#### Instruction
In this exercise, reproduce all the entries that follow exactly.

Stored data
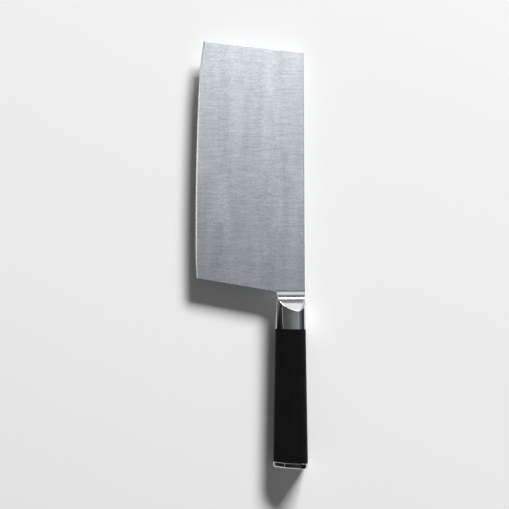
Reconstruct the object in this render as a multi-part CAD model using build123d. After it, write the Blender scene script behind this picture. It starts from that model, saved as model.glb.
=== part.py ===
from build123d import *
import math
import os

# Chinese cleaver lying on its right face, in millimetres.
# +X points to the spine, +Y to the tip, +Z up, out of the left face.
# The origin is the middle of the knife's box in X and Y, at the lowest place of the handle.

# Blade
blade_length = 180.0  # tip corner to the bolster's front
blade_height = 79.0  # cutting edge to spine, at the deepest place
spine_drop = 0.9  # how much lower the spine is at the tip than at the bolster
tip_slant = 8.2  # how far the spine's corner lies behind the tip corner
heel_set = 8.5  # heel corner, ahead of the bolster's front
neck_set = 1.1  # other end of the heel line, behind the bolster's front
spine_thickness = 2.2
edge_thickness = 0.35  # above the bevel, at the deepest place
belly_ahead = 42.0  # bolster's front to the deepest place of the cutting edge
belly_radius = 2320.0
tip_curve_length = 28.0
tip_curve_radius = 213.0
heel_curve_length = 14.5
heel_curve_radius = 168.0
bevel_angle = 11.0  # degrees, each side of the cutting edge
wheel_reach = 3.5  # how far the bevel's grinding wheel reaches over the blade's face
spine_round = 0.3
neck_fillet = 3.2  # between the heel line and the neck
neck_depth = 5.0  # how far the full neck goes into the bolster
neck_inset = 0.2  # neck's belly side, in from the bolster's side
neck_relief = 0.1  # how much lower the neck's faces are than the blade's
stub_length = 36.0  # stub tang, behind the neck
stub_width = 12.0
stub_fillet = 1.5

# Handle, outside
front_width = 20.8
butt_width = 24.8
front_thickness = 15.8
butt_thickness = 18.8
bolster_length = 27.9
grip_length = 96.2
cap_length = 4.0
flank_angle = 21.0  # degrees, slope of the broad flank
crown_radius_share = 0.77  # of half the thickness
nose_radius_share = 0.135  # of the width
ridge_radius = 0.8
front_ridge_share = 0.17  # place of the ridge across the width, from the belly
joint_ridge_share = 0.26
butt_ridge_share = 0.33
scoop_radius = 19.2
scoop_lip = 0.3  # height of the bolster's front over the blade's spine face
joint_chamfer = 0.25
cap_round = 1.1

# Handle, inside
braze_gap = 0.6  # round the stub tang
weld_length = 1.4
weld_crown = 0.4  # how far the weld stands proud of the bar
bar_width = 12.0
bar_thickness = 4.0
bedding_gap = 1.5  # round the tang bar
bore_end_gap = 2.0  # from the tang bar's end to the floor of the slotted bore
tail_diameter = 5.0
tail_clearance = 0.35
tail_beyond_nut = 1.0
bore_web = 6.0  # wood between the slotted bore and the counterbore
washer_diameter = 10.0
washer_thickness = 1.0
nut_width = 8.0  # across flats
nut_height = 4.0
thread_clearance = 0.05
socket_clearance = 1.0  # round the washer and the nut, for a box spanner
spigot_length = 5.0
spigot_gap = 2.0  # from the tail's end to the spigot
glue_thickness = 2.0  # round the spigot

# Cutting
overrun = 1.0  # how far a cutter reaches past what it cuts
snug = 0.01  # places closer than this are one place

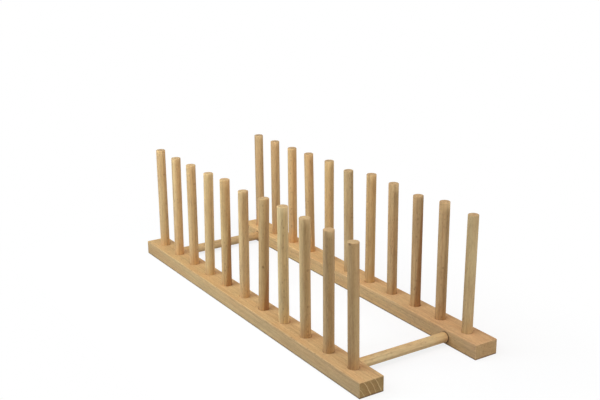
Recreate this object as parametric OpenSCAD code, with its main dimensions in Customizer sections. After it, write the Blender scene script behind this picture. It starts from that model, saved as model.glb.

#### Output of the task
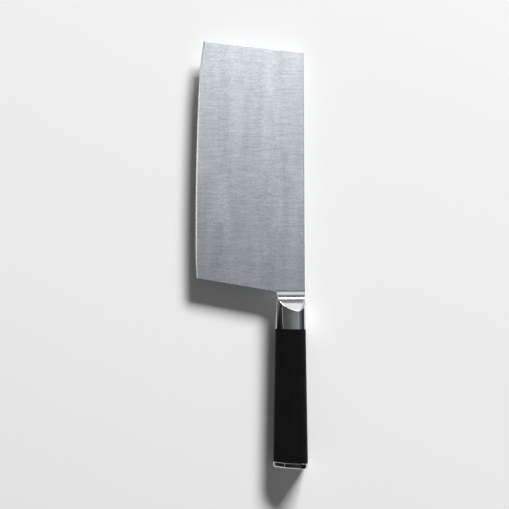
Reconstruct the object in this render as a multi-part CAD model using build123d. After it, write the Blender scene script behind this picture. It starts from that model, saved as model.glb.
=== part.py ===
from build123d import *
import math
import os

# Chinese cleaver lying on its right face, in millimetres.
# +X points to the spine, +Y to the tip, +Z up, out of the left face.
# The origin is the middle of the knife's box in X and Y, at the lowest place of the handle.

# Blade
blade_length = 180.0  # tip corner to the bolster's front
blade_height = 79.0  # cutting edge to spine, at the deepest place
spine_drop = 0.9  # how much lower the spine is at the tip than at the bolster
tip_slant = 8.2  # how far the spine's corner lies behind the tip corner
heel_set = 8.5  # heel corner, ahead of the bolster's front
neck_set = 1.1  # other end of the heel line, behind the bolster's front
spine_thickness = 2.2
edge_thickness = 0.35  # above the bevel, at the deepest place
belly_ahead = 42.0  # bolster's front to the deepest place of the cutting edge
belly_radius = 2320.0
tip_curve_length = 28.0
tip_curve_radius = 213.0
heel_curve_length = 14.5
heel_curve_radius = 168.0
bevel_angle = 11.0  # degrees, each side of the cutting edge
wheel_reach = 3.5  # how far the bevel's grinding wheel reaches over the blade's face
spine_round = 0.3
neck_fillet = 3.2  # between the heel line and the neck
neck_depth = 5.0  # how far the full neck goes into the bolster
neck_inset = 0.2  # neck's belly side, in from the bolster's side
neck_relief = 0.1  # how much lower the neck's faces are than the blade's
stub_length = 36.0  # stub tang, behind the neck
stub_width = 12.0
stub_fillet = 1.5

# Handle, outside
front_width = 20.8
butt_width = 24.8
front_thickness = 15.8
butt_thickness = 18.8
bolster_length = 27.9
grip_length = 96.2
cap_length = 4.0
flank_angle = 21.0  # degrees, slope of the broad flank
crown_radius_share = 0.77  # of half the thickness
nose_radius_share = 0.135  # of the width
ridge_radius = 0.8
front_ridge_share = 0.17  # place of the ridge across the width, from the belly
joint_ridge_share = 0.26
butt_ridge_share = 0.33
scoop_radius = 19.2
scoop_lip = 0.3  # height of the bolster's front over the blade's spine face
joint_chamfer = 0.25
cap_round = 1.1

# Handle, inside
braze_gap = 0.6  # round the stub tang
weld_length = 1.4
weld_crown = 0.4  # how far the weld stands proud of the bar
bar_width = 12.0
bar_thickness = 4.0
bedding_gap = 1.5  # round the tang bar
bore_end_gap = 2.0  # from the tang bar's end to the floor of the slotted bore
tail_diameter = 5.0
tail_clearance = 0.35
tail_beyond_nut = 1.0
bore_web = 6.0  # wood between the slotted bore and the counterbore
washer_diameter = 10.0
washer_thickness = 1.0
nut_width = 8.0  # across flats
nut_height = 4.0
thread_clearance = 0.05
socket_clearance = 1.0  # round the washer and the nut, for a box spanner
spigot_length = 5.0
spigot_gap = 2.0  # from the tail's end to the spigot
glue_thickness = 2.0  # round the spigot

# Cutting
overrun = 1.0  # how far a cutter reaches past what it cuts
snug = 0.01  # places closer than this are one place

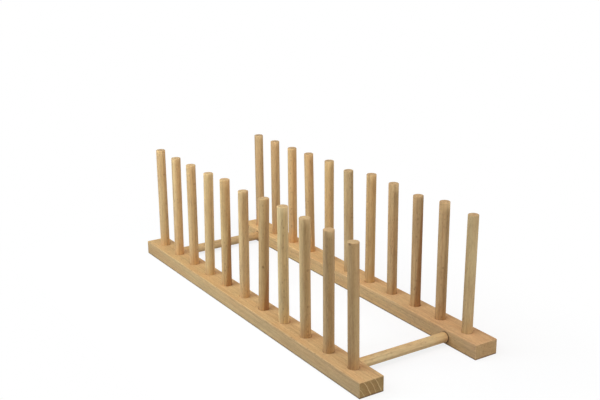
Recreate this object as parametric OpenSCAD code, with its main dimensions in Customizer sections. After it, write the Blender scene script behind this picture. It starts from that model, saved as model.glb.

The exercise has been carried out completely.